→ Material to process
=-=-=-=-=

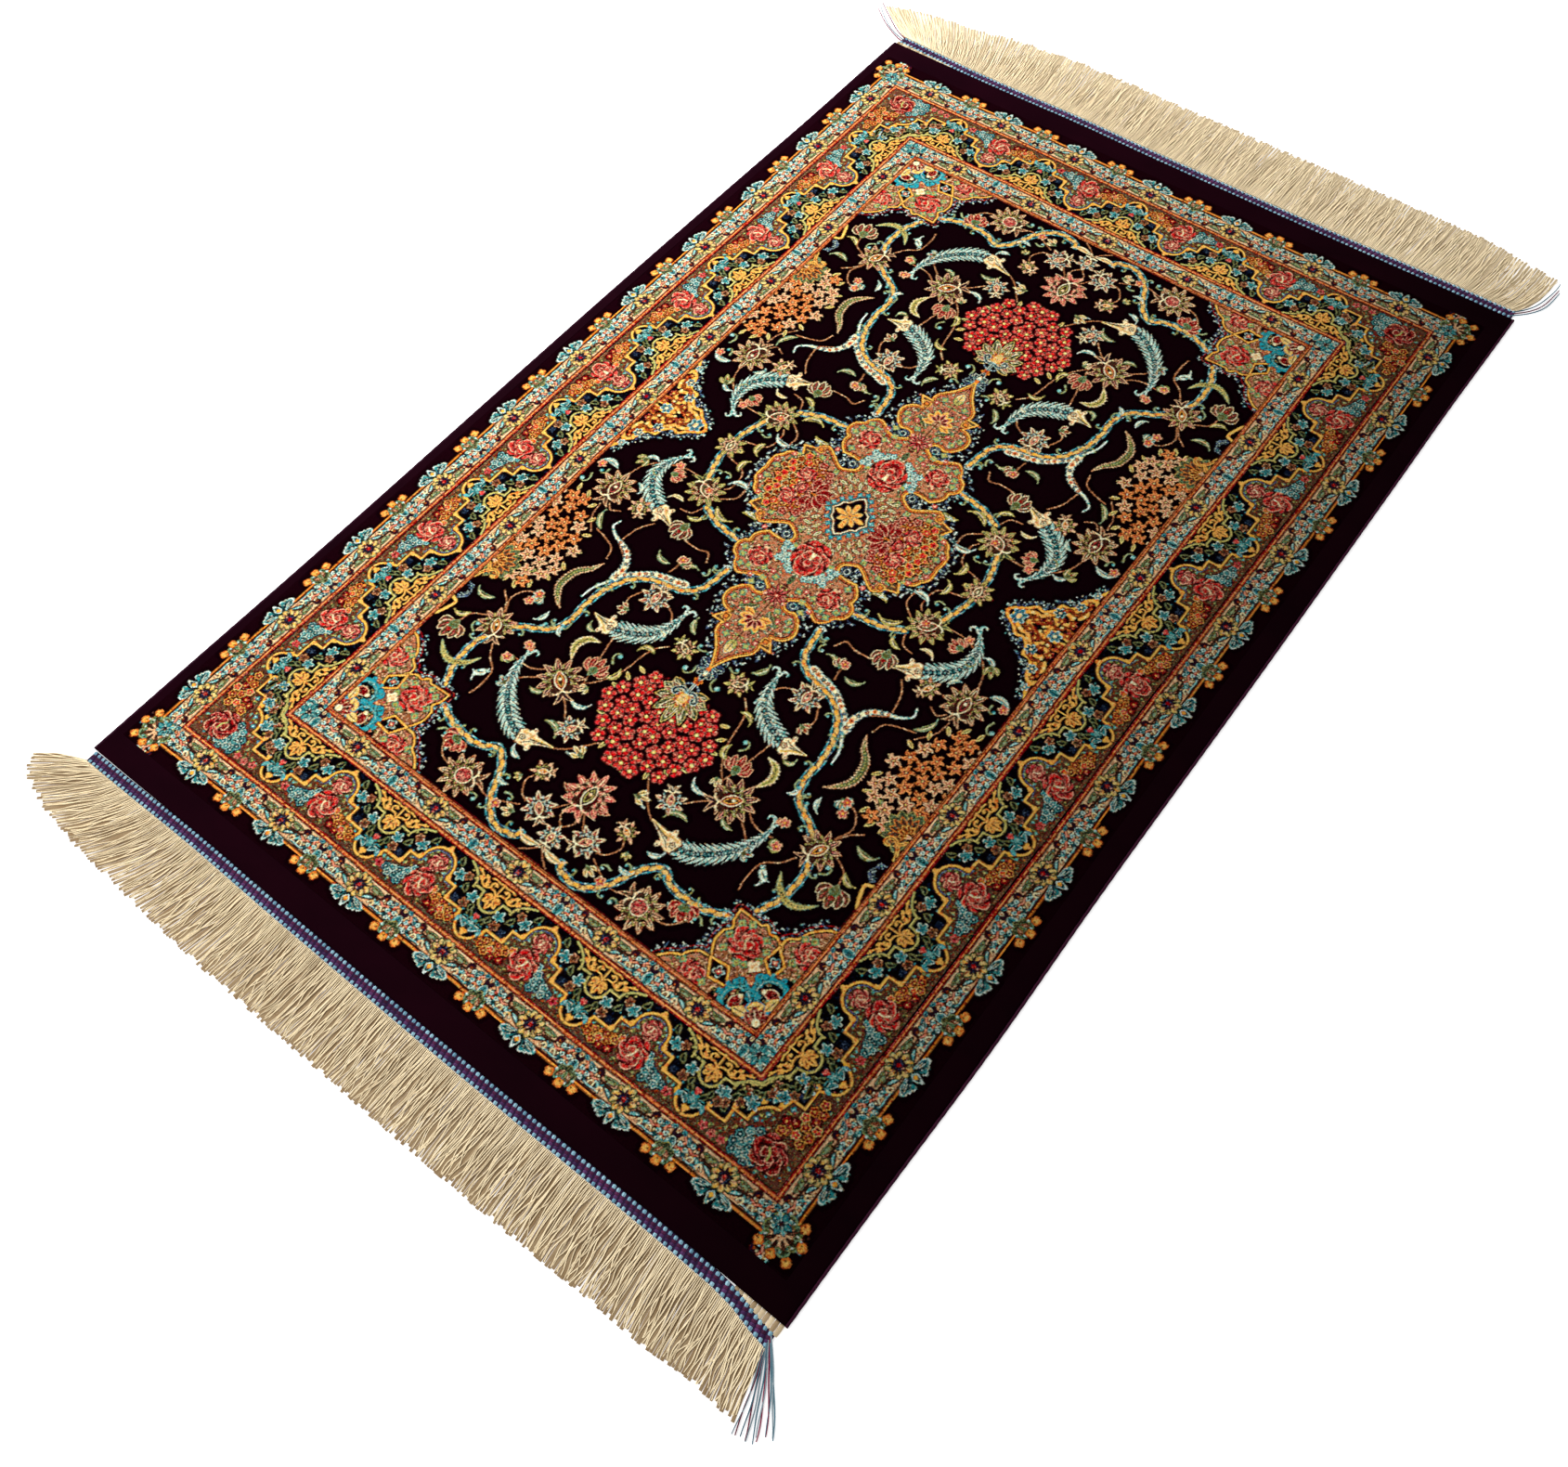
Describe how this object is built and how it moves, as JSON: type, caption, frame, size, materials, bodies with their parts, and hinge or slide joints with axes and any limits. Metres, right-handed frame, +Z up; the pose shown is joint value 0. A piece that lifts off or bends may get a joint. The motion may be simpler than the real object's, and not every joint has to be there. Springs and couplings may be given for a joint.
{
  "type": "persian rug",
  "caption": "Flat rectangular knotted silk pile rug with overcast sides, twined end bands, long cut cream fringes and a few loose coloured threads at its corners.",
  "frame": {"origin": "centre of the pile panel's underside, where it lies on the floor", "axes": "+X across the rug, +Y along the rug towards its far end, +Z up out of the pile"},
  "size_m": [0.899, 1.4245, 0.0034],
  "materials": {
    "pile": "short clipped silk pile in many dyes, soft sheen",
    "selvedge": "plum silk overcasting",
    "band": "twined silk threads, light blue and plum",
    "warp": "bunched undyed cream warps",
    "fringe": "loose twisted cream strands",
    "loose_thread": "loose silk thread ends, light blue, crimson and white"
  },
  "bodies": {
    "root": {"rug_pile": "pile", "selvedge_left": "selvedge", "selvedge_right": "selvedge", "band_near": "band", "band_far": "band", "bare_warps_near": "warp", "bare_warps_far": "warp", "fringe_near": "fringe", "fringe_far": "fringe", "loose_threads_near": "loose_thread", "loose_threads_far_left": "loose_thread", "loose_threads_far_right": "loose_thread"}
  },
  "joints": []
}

=-=-=-=-=

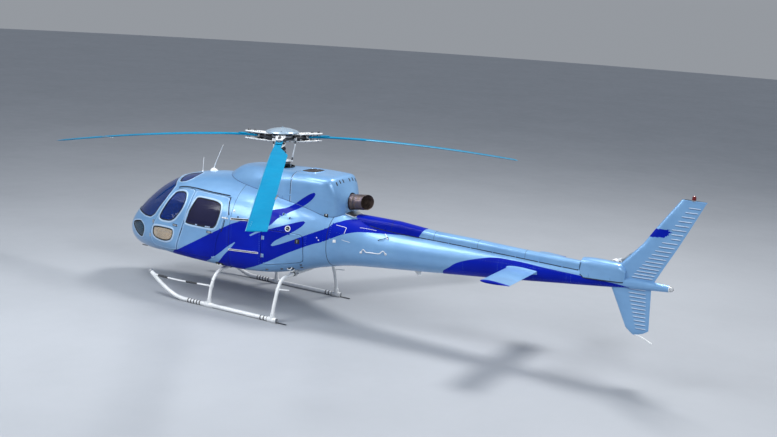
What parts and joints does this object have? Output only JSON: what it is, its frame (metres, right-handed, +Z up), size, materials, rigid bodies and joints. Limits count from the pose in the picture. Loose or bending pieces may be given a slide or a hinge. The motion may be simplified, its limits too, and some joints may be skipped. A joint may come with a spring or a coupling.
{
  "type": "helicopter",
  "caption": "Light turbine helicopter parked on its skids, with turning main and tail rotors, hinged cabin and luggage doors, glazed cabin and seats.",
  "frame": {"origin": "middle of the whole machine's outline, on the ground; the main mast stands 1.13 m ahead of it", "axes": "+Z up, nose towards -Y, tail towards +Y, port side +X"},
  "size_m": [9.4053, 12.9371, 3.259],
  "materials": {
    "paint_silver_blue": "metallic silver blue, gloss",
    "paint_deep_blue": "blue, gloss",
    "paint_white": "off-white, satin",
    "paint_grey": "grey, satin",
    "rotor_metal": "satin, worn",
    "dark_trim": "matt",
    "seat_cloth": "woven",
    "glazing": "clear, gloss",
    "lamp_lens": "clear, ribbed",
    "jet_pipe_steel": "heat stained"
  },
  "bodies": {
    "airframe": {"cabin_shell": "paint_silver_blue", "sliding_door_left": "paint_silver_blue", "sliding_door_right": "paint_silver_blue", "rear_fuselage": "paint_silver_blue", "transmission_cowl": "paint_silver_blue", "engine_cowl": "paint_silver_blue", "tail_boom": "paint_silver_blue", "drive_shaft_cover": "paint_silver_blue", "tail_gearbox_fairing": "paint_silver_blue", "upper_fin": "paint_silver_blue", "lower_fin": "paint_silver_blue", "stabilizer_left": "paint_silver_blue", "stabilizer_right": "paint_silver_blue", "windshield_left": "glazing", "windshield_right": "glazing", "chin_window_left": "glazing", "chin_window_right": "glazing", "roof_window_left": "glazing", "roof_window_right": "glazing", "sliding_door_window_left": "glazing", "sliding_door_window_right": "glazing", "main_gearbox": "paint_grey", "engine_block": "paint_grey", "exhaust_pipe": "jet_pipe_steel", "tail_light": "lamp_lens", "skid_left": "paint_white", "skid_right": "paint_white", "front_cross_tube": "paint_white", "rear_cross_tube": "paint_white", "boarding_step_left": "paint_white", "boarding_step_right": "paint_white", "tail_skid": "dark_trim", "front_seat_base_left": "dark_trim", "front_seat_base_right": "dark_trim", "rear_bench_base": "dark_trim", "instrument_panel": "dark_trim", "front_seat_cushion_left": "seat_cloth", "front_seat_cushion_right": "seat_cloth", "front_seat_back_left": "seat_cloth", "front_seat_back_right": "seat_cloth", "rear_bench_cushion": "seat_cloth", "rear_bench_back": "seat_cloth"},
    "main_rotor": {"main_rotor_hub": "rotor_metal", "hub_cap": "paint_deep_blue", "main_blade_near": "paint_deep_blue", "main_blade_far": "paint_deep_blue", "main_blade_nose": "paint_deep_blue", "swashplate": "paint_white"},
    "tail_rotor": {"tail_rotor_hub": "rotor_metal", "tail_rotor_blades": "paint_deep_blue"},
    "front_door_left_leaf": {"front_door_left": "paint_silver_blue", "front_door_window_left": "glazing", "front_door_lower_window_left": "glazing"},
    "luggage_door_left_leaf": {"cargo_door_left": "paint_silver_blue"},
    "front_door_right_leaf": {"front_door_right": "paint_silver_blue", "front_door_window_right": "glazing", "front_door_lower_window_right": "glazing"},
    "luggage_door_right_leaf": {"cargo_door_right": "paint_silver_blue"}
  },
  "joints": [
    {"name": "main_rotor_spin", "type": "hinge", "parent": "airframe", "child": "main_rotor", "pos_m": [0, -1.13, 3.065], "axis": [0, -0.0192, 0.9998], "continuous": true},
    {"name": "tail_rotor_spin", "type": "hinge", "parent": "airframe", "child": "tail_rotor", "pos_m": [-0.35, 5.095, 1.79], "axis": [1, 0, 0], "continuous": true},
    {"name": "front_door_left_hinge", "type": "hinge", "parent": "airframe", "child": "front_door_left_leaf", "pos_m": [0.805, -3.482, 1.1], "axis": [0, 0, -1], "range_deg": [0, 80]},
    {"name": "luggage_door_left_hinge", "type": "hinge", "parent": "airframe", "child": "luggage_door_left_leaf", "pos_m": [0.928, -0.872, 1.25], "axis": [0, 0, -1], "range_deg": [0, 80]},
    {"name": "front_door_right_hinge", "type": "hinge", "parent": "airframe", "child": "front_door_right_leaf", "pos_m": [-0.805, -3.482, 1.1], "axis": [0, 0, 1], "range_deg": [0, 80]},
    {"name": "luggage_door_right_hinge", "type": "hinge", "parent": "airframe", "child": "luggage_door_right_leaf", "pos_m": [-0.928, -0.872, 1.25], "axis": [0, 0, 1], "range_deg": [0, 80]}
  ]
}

=-=-=-=-=

Pick out every line of the listing containing the word "materials", and show those lines.

Describe how this object is built and how it moves, as JSON: type, caption, frame, size, materials, bodies with their parts, and hinge or slide joints with axes and any limits. Metres, right-handed frame, +Z up; the pose shown is joint value 0. A piece that lifts off or bends may get a joint. The motion may be simpler than the real object's, and not every joint has to be there. Springs and couplings may be given for a joint.
  "materials": {
What parts and joints does this object have? Output only JSON: what it is, its frame (metres, right-handed, +Z up), size, materials, rigid bodies and joints. Limits count from the pose in the picture. Loose or bending pieces may be given a slide or a hinge. The motion may be simplified, its limits too, and some joints may be skipped. A joint may come with a spring or a coupling.
  "materials": {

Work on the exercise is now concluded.